La deuda de ¢21.800 millones de la Fábrica Nacional de Licores (Fanal) crece como una “bola de nieve” y pronto “será inmanejable”. Según el presidente, Carlos Alvarado, la industria podría quebrar en 10 años y arrastrar al Consejo Nacional de Producción (CNP) en la caída. En efecto, de acuerdo con la Contraloría General de la República, el 90% del patrimonio del CNP se ha erosionado por cuenta de la Fanal.

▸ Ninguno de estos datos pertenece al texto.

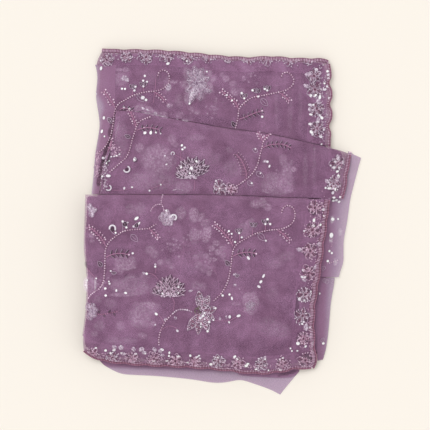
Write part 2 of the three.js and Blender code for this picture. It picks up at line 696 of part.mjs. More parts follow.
// ---------- assembly ----------
const saree = new THREE.Group();
function addPiece(name, geometry, material) {
  const mesh = new THREE.Mesh(geometry, material);
  mesh.name = name;
  saree.add(mesh);
}
function addBorder(name, band, skin, { runs, swell, outward }) {
  // runs: how (u, q) reads as shares across and along the band's own four edges
  const flat = (u, q) => {
    const { across, along } = runs(clamp(u), q);
    const { x, y } = crossing(band, atShare(across), atShare(along));
    return new THREE.Vector3(x, y, skin(x, y));
  };
  const cells = Math.round(flat(0, 0.5).distanceTo(flat(1, 0.5)) / FLOWER_PITCH);
  const surface = scalloped(flat, cells, swell, outward);
  addPiece(name + "_border", borderStrip({ surface, cells }), embroidery);
  addPiece(name + "_edging", edgingCord({ surface, cells }), beadedCord);
}
const toTheRight = new THREE.Vector3(1, 0, 0);
const toTheFront = new THREE.Vector3(0, -1, 0);
const toTheBack = new THREE.Vector3(0, 1, 0);
const downTheSide = (u, q) => ({ across: q, along: u });
const alongTheFront = (u, q) => ({ across: u, along: q });
const alongTheBack = (u, q) => ({ across: u, along: 1 - q });

// Plies inside the stacks
const insideColumns = [...nearLow(0, 4), ...evenStations(12, 11, 26), ...nearHigh(12, 0)];
const insideRows = [...nearLow(0, 5), ...evenStations(10, 12, 26), ...nearHigh(12, 0)];
const backPlies = stackOfPlies({
  outline: outlines.back,
  insets: { left: (y) => 5 + 11 * smooth((y - 20) / 30), right: 12, back: 8, front: 8 },
  skin: skinBack,
  under: () => TABLE,
  ridges: 3,
  tuck: 0.8,
  columns: insideColumns,
  rows: insideRows,
});
const middlePlies = stackOfPlies({
  outline: outlines.middle,
  insets: { left: () => 4.5, right: 14, back: 4.5, front: 12 },
  skin: skinMiddle,
  under: (x, y) => skinBack(x, y) - TOP_CLEARANCE - STACK_BITE,
  ridges: 2,
  tuck: UNDER_CURL,
  columns: insideColumns,
  rows: insideRows,
});
const frontPlies = stackOfPlies({
  outline: outlines.front,
  insets: { left: () => 4.5, right: 14, back: 4.5, front: 12 },
  skin: skinFront,
  under: (x, y) => underFront(x, y) - TOP_CLEARANCE - STACK_BITE,
  ridges: 3,
  tuck: UNDER_CURL,
  columns: insideColumns,
  rows: insideRows,
});
addPiece("hidden_layers", joined([backPlies, middlePlies, frontPlies]), net);

// Top plies
addPiece(
  "back_stretch",
  clothPanel({
    outline: backPanel,
    skin: skinBack,
    columns: evenStations(18),
    rows: evenStations(8),
    wall: CLOTH,
  }),
  net,
);
addPiece(
  "middle_stretch",
  clothPanel({
    outline: middlePanel,
    skin: skinMiddle,
    columns: foldedThenEven(17),
    rows: foldedThenEven(6),
    wall: CLOTH,
  }),
  net,
);
addPiece(
  "front_stretch",
  clothPanel({
    outline: frontPanel,
    skin: skinFront,
    columns: foldedThenEven(19),
    rows: foldedThenEven(13),
    wall: CLOTH,
  }),
  net,
);

// Borders and their edging
addBorder("front_side", frontSideBand, skinFront, { runs: downTheSide, swell: 1.2, outward: toTheRight });
addBorder("front_hem", frontHemBand, skinFront, { runs: alongTheFront, swell: 1.2, outward: toTheFront });
addBorder("middle_side", middleSideBand, skinMiddle, { runs: downTheSide, swell: 1.2, outward: toTheRight });
addBorder("back_side", backSideBand, skinBack, { runs: downTheSide, swell: 3, outward: toTheRight });
addBorder("back_hem", backHemBand, skinBack, { runs: alongTheBack, swell: 0.8, outward: toTheBack });

// Single plies that have slipped out of the stacks
addPiece(
  "left_loose_ply",
  clothPanel({
    outline: loosePlies.left,
    skin: (x, y) => Math.max(skinBack(x, y), LOOSE_PLY + 0.2),
    columns: evenStations(6),
    rows: evenStations(14),
    wall: LOOSE_PLY,
  }),
  looseNet,
);
addPiece(
  "right_loose_ply",
  clothPanel({
    outline: loosePlies.right,
    skin: skinSlipped,
    columns: evenStations(6),
    rows: evenStations(18),
    wall: LOOSE_PLY,
  }),
  looseNet,
);
addPiece(
  "near_right_loose_ply",
  clothPanel({
    outline: loosePlies.nearRight,
    skin: (x, y) => Math.max(skinBack(x, y), LOOSE_PLY + 0.2),
    columns: evenStations(5),
    rows: evenStations(10),
    wall: LOOSE_PLY,
  }),
  looseNet,
);
function nearPly(rows, lift) {
  // Its grid lines stand on the rows of its edge, so that the pulled corner stays sharp.
  const hem = brokenLine(rows);
  const from = rows[0].x;
  const to = rows[rows.length - 1].x;
  const columns = rows.map((row) => atShare((row.x - from) / (to - from)));
  return clothPanel({
    outline: { left: () => from, right: () => to, back: moved(backFront, -1.2), front: hem },
    skin: () => lift + LOOSE_PLY,
    columns,
    rows: evenStations(3),
    wall: LOOSE_PLY,
  });
}
addPiece("near_loose_ply", nearPly(slippedHem, TABLE), looseNet);
addPiece("near_folded_corner", nearPly(wedgeHem, TABLE + LOOSE_PLY + SEAM_GAP), net);

// Beaded motifs large enough to stand out of the cloth
const LILY = {
  petals: 8,
  heart: 2.2,
  rings: [
    { tip: 6, notch: 5, tipRise: 1.5, notchRise: 1.2 },
    { tip: 16, notch: 11, tipRise: 1.9, notchRise: 0.8 },
    { tip: 25, notch: 14, tipRise: 0.5, notchRise: 0.4 },
  ],
  reach: (angle) => 1 / Math.hypot(Math.cos(angle) / 0.82, Math.sin(angle)),
};
// A carnation seen from its side: wide and low, flat below.
const CARNATION = {
  petals: 9,
  heart: 2.2,
  rings: [
    { tip: 6, notch: 5, tipRise: 1.8, notchRise: 1.5 },
    { tip: 15, notch: 13, tipRise: 1.6, notchRise: 1.0 },
    { tip: 21, notch: 17, tipRise: 0.5, notchRise: 0.4 },
  ],
  reach: (angle) => Math.hypot(Math.cos(angle), Math.sin(angle) * (Math.sin(angle) > 0 ? 0.75 : 0.45)),
};
const motifs = [
  { name: "front_lily", skin: skinFront, centre: { x: -25, y: -109 }, turn: 8, ...LILY },
  { name: "front_carnation", skin: skinFront, centre: { x: -61, y: -80 }, turn: 12, ...CARNATION },
  { name: "middle_carnation", skin: skinMiddle, centre: { x: -36, y: 61 }, turn: 6, ...CARNATION },
];
for (const motif of motifs) addPiece(motif.name, motifPad(motif), embroidery);

// The origin is under the middle of the whole, on the table.
const box = new THREE.Box3().setFromObject(saree);
const middle = box.getCenter(new THREE.Vector3());
saree.position.set(-middle.x, -middle.y, -box.min.z);

console.assert(
  Math.abs(frontRight(0) - frontLeft(0) - STRIP_WIDTH) < 12,
  "the front stack should be as wide as the strip",
);

export default saree;
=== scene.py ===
# %% [markdown]
# # A folded net saree
# A saree is one long, sheer length of cloth. This one is net, worked all over with glass beads and
# sequins and edged with a scalloped border. It is folded into a strip and laid flat in three
# stepped stacks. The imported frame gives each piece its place, and this file dresses the pieces.

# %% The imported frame
import json
import math

import bmesh
import bpy
import numpy as np
from mathutils import Matrix, Vector, noise
from mathutils.bvhtree import BVHTree

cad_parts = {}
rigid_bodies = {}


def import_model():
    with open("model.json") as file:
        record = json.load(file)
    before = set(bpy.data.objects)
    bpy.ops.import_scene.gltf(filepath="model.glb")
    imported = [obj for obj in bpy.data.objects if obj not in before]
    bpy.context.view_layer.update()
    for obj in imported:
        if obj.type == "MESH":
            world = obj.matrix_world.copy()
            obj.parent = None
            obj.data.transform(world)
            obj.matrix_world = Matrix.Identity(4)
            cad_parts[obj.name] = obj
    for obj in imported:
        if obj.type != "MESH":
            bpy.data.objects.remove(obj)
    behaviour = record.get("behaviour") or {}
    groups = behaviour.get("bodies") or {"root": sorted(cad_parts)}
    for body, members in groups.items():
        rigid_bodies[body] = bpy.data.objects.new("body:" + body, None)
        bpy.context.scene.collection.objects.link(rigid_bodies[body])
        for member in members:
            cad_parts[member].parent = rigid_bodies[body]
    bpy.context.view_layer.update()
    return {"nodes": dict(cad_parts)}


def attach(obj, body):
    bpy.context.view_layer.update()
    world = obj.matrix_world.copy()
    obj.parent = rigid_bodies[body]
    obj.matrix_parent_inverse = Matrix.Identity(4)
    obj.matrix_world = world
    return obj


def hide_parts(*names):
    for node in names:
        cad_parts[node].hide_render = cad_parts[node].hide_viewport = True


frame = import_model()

# %% [markdown]
# ## Plan coordinates
# Embroidery is drawn like a chart on squared paper, seen from straight above. One square of this
# chart is 1.2 mm of cloth. Every motif below is written in squares, right and down from the
# chart's top left corner, and the helper turns squares into metres in the frame.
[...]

El Consejo nunca ha sido un ejemplo de eficiencia, y abundan las razones para cuestionar su funcionamiento, pero el papel de la Fanal como lastre no tiene discusión. El CNP, como es usual, se ha negado a entregar el estudio de donde nace la afirmación del mandatario. Lo dio a conocer en el Consejo de Gobierno, pero no se lo ha facilitado a este diario pese al evidente interés público del documento.
Se trata de un análisis de la firma auditora KPMG, contratada por $75.000 para precisar, aunque parezca increíble, la cuantía de las deudas. Durante décadas, la Fanal funcionó sin conocer sus pérdidas ni su endeudamiento. Es una situación inimaginable. Todavía más difícil de entender es la defensa de la empresa estatal por razones ideológicas inconmovibles ante el embate de la realidad.
Sin saber cuánto pierde ni cuánto debe, sin imaginar siquiera una ruta para revertir el desastre financiero, los defensores de la Fanal se empeñaron en mantenerla con vida y lo seguirán haciendo después de conocer los datos de KPMG. Es como si la fabricación de guaro y alcohol fuera una función esencial del Estado.
La pandemia les sirvió para elevar el alcohol al rango de producto estratégico y colgar en el pecho de la Fanal medallas al heroísmo. La producción mundial de alcohol es abundante, pero, si el mercado interno lo demanda, puede ser fabricado en el país sin necesidad de asignar la función a la Fanal. Las pérdidas de la empresa a lo largo de los años habrían alcanzado, con creces, para pagar el abastecimiento necesario.
Es difícil saber si la década prevista por el presidente antes de la quiebra definitiva de la empresa y, con ella la del CNP, es un cálculo optimista. Por lo visto hasta ahora, el proceso podría ser más rápido. Independientemente del plazo, es indiscutible que el avance hacia el fatal desenlace se viene produciendo desde hace años, y el tiempo que transcurra hasta la quiebra o la solución, si la hubiera, implica una paulatina destrucción de valor.
Las decisiones urgen, pero el gobierno abandonó la más tajante y clara —la venta de la Fábrica—, para explorar una alianza público-privada. Aplicadas al desarrollo de infraestructura, esas alianzas son un mecanismo eficaz y deseable, pero emplearlas en el rescate de una empresa estatal camino a la quiebra no parece su mejor función.
El presidente justifica el plan porque teme que el producto de la venta solo sirva para pagar las deudas, y eso no sería buen negocio. Discrepamos: todo negocio se hace para producir ganancias, pero si el resultado consiste en permanentes pérdidas, cesar la sangría es un fin deseable. En esa tesitura, la venta es una solución y, en su ausencia, el cierre.
“Darla en concesión mediante una alianza público-privada sí es un negocio para Costa Rica, porque eso permitiría que, sin que la Fábrica salga del Estado, un privado pueda llevar adelante la operación y generar ingresos que le den sostenibilidad a la empresa y recursos al IFAM, al Inder y a la Hacienda pública”, afirmó el mandatario. Pero ¿cómo se conseguirán esos resultados en vista de la carga financiera acumulada? ¿Habrá empresarios dispuestos a acometer la tarea? ¿Aparecerán a tiempo para evitar pérdidas mayores? Y, por último, ¿de dónde nace la necesidad de mantener la Fábrica dentro del Estado, sea como sea?